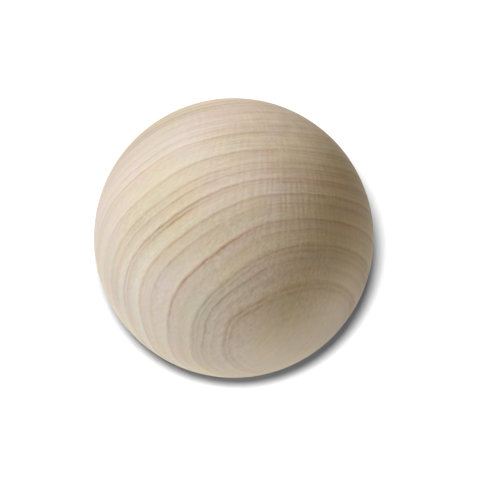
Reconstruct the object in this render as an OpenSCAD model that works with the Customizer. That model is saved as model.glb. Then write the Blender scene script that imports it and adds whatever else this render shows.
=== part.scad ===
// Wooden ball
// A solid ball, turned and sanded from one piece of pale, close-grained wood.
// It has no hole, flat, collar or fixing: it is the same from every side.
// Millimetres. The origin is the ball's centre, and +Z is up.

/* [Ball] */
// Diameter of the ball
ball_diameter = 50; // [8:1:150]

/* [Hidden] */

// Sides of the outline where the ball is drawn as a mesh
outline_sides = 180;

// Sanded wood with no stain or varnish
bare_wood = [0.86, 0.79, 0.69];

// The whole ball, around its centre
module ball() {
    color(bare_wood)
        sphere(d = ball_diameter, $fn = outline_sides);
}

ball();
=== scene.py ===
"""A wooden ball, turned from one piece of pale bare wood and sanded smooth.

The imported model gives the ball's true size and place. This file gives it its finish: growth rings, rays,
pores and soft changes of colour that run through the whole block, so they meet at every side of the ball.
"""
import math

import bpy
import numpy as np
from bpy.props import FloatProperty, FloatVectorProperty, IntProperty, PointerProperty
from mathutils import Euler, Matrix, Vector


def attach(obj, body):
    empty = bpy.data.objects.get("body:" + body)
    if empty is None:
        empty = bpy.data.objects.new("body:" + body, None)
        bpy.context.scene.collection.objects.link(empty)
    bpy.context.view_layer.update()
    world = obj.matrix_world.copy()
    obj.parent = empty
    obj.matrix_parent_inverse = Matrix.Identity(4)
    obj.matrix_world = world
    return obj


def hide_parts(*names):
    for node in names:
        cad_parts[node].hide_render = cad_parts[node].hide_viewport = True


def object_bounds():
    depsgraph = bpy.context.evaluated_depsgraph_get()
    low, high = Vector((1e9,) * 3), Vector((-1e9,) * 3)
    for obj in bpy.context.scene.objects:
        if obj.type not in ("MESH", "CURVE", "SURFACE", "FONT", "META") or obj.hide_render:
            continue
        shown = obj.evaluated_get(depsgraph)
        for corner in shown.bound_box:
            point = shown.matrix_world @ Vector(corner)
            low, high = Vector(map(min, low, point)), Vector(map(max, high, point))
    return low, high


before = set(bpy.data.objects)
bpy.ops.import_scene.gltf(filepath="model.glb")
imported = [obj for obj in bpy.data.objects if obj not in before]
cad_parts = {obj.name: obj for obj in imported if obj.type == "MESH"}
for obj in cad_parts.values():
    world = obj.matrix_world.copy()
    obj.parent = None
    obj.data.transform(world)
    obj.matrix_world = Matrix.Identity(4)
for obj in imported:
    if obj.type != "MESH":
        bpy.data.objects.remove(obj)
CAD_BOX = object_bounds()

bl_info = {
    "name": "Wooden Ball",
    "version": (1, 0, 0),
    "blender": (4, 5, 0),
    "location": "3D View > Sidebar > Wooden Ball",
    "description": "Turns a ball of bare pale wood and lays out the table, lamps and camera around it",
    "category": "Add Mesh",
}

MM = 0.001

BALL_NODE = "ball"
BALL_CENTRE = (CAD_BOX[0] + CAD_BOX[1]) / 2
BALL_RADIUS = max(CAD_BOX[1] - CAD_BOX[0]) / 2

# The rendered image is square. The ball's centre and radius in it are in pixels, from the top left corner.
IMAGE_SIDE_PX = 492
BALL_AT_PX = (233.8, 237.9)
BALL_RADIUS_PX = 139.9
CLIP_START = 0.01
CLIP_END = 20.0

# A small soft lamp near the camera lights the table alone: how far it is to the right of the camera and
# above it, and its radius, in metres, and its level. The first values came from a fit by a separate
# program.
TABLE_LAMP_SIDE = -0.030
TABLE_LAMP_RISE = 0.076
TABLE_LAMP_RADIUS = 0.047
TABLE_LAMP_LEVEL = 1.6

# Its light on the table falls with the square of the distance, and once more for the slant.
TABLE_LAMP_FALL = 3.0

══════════

Exercise prompt: Going down the listing above, begin printing at the line with "around its centre" and finish with the line with "depsgraph = bpy.context.evaluated_depsgraph_get()", exactly as they appear.

Output below:
// The whole ball, around its centre
module ball() {
    color(bare_wood)
        sphere(d = ball_diameter, $fn = outline_sides);
}

ball();
=== scene.py ===
"""A wooden ball, turned from one piece of pale bare wood and sanded smooth.

The imported model gives the ball's true size and place. This file gives it its finish: growth rings, rays,
pores and soft changes of colour that run through the whole block, so they meet at every side of the ball.
"""
import math

import bpy
import numpy as np
from bpy.props import FloatProperty, FloatVectorProperty, IntProperty, PointerProperty
from mathutils import Euler, Matrix, Vector


def attach(obj, body):
    empty = bpy.data.objects.get("body:" + body)
    if empty is None:
        empty = bpy.data.objects.new("body:" + body, None)
        bpy.context.scene.collection.objects.link(empty)
    bpy.context.view_layer.update()
    world = obj.matrix_world.copy()
    obj.parent = empty
    obj.matrix_parent_inverse = Matrix.Identity(4)
    obj.matrix_world = world
    return obj


def hide_parts(*names):
    for node in names:
        cad_parts[node].hide_render = cad_parts[node].hide_viewport = True


def object_bounds():
    depsgraph = bpy.context.evaluated_depsgraph_get()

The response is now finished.